All the Zags needed was a little good fortune and Lewis and Clark star Heather Bowman, who only visited Pac-12 schools but wanted to stay home. She set the WCC record with 2,165 career points.

Courtney Vandersloot came a year later. Overlooked in high school, Vandersloot is the only Division-I player with 2,000 career points and 1,000 career assists.

Tiffany Shives was transferring from Michigan State and picked the school where the star player, Adam Morrison, was also a diabetic.

Winning opened doors.

Big-name players like Kelsey Plum, the NCAA’s all-time leading scorer at Washington, and future Cal standout Reshanda Gray, took official visits to Spokane and some like Stanford star Brittney McPhee didn’t scoff.

“We were in the picture,” Graves said. “The ones we did get – Kayla Standish, Bowman, Janelle Bekkering –those guys were big-time players.

“At that time were we playing a Pac-12-level schedule, we were playing Pac-12-level teams.
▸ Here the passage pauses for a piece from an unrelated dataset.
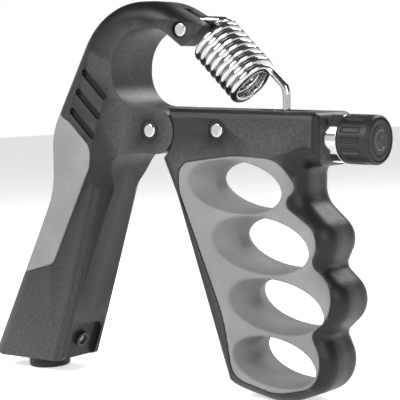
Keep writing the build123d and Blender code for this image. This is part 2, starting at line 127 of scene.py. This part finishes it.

I don’t know what our record was against them but it was pretty damn good those last four or five years.”

More transfers arrived: Katelyn Redmon (UW), Hayden Palmer (Oregon State), Taelor Karr (Kansas State) and Lindsay Sherbert (Cal). Then the personable Graves, who had a great relationship with high school and club coaches because his team played a fun, uptempo style, picked up two gold medals as an assistant coach with USA Basketball.

It was just a matter of time until the right opportunity came along and when it did, Graves just transferred his Gonzaga blueprint to Oregon.

“Because of our success at Gonzaga, there as a belief that, ‘OK, this guy is pretty good,’ so I was able to go to those same clubs we were before,” he said.

And the Ducks he has landed are an impressive lot.

Oregon senior Lexi Bando was headed to Gonzaga but was committed to Graves. There was no skulduggery, Bando is from Eugene and told Graves when he was recruiting her for the Bulldogs that the only reason she was going there was because Gonzaga was a better program than Oregon.

“I just loved the culture he built at Gonzaga,” Bando said, who has a school record 282 3-pointers. “I loved what he had done there, loved the coaching staff.”

Also this year, UO sophomore Sabrina Ionescu set the Division-I record for career triple-doubles and just missed her 11th by one rebound in an 83-69 Sweet 16 win over Central Michigan on Saturday. She also has a Pac-12 record 294 assists this season. Meanwhile, classmate Ruthy Hebard made 33 consecutive shots over four games, a D-I record for women and men. Satou Sabally was the Pac-12 Freshman of the Year.

Let former Gonzaga Prep star Oti Gildon, the Ducks’ super sub, explain why she’s not at GU.

“I went with Kelly,” she said. “I grew up with his boys, I trusted him. If he would have stayed at Gonzaga I definitely would have been there and if he would have left I definitely would have transferred.”

With the Ducks ranked sixth in the final Associated Press poll and a No. 2 seed, it’s obvious Graves and staff are closing a lot of deals.

“Now we can sell the best conference in the country (three Pac-12 teams made the Elite Eight), we can sell the facilities, we can sell a coach who has success with credibility, and I have a great staff,” Graves said. “There was a limit at Gonzaga, there is none at Oregon. The ‘O’ brand reaches everywhere. Now that we’re in this position … we’ve got ins (with recruits), now we’re one of those destinations. And when they see the facilities…”

Amenities even he couldn’t pass up.

“I thought Oregon was a sleeping giant,” Graves said, before referencing a 2012 New Year’s Eve 95-51 UConn win at Oregon. “My friend Geno (Auriemma, the UConn coach) said the same thing. … How are they not better?”

So believe it when he says, “I envisioned this,” because he said the same thing in the same building seven years ago.